Given exercise: Reproduce the full listing that appears beneath this instruction exactly.

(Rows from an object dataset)
# # #
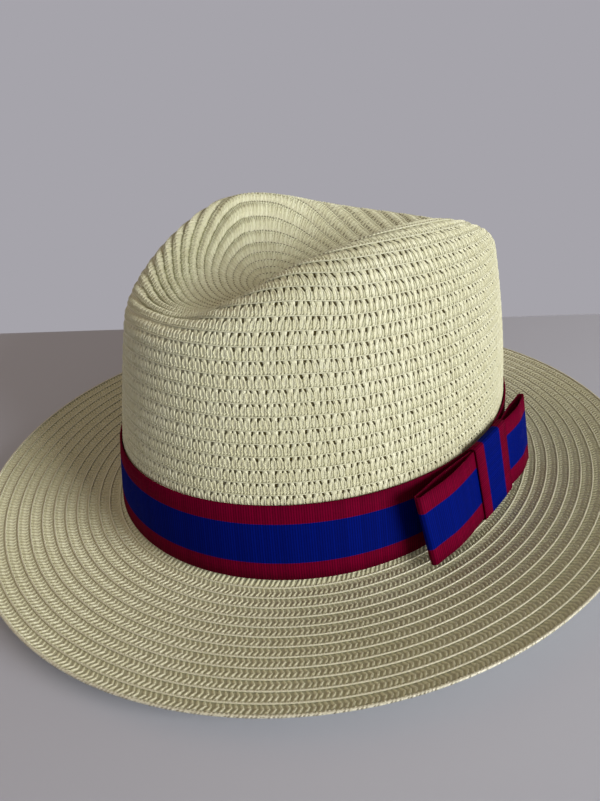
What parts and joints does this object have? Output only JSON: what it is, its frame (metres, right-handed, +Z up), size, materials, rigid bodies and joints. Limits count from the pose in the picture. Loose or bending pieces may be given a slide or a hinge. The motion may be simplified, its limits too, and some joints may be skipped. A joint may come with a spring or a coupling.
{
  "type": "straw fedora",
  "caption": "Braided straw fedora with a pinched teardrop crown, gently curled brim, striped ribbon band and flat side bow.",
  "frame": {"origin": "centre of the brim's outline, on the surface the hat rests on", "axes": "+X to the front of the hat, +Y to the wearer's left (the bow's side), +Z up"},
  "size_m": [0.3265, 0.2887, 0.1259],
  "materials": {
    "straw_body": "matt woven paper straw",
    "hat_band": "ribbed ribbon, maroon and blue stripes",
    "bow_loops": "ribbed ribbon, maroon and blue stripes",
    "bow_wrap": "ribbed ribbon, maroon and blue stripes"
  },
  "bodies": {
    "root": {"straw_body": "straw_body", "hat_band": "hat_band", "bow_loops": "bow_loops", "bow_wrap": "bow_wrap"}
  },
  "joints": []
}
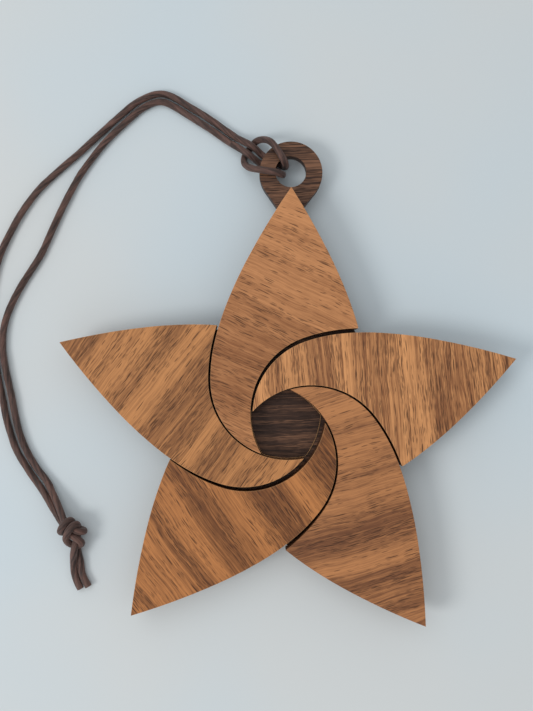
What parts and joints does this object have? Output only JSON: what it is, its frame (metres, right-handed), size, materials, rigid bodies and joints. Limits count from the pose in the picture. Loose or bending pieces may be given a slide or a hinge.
# # #
Written response:
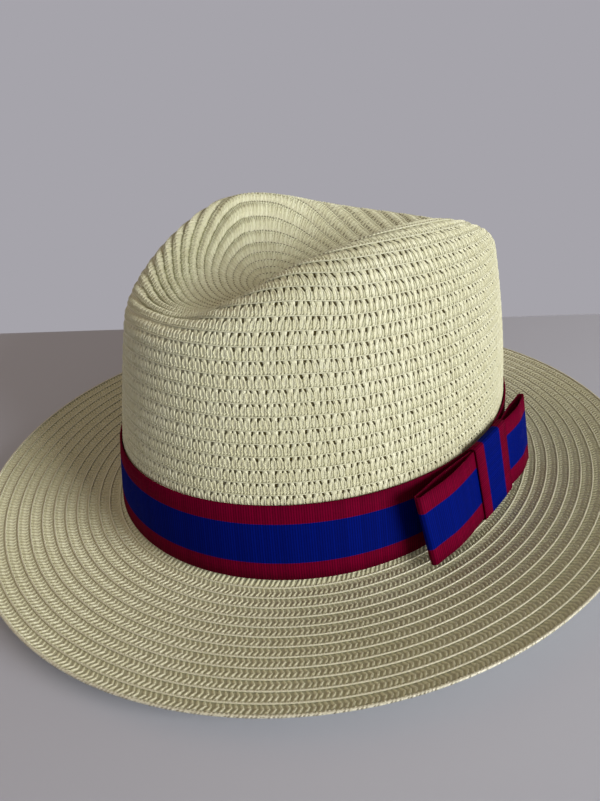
What parts and joints does this object have? Output only JSON: what it is, its frame (metres, right-handed, +Z up), size, materials, rigid bodies and joints. Limits count from the pose in the picture. Loose or bending pieces may be given a slide or a hinge. The motion may be simplified, its limits too, and some joints may be skipped. A joint may come with a spring or a coupling.
{
  "type": "straw fedora",
  "caption": "Braided straw fedora with a pinched teardrop crown, gently curled brim, striped ribbon band and flat side bow.",
  "frame": {"origin": "centre of the brim's outline, on the surface the hat rests on", "axes": "+X to the front of the hat, +Y to the wearer's left (the bow's side), +Z up"},
  "size_m": [0.3265, 0.2887, 0.1259],
  "materials": {
    "straw_body": "matt woven paper straw",
    "hat_band": "ribbed ribbon, maroon and blue stripes",
    "bow_loops": "ribbed ribbon, maroon and blue stripes",
    "bow_wrap": "ribbed ribbon, maroon and blue stripes"
  },
  "bodies": {
    "root": {"straw_body": "straw_body", "hat_band": "hat_band", "bow_loops": "bow_loops", "bow_wrap": "bow_wrap"}
  },
  "joints": []
}
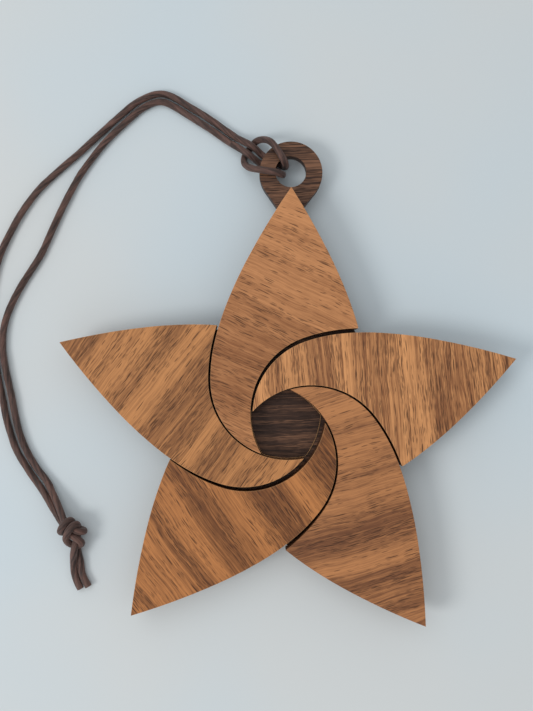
What parts and joints does this object have? Output only JSON: what it is, its frame (metres, right-handed), size, materials, rigid bodies and joints. Limits count from the pose in the picture. Loose or bending pieces may be given a slide or a hinge.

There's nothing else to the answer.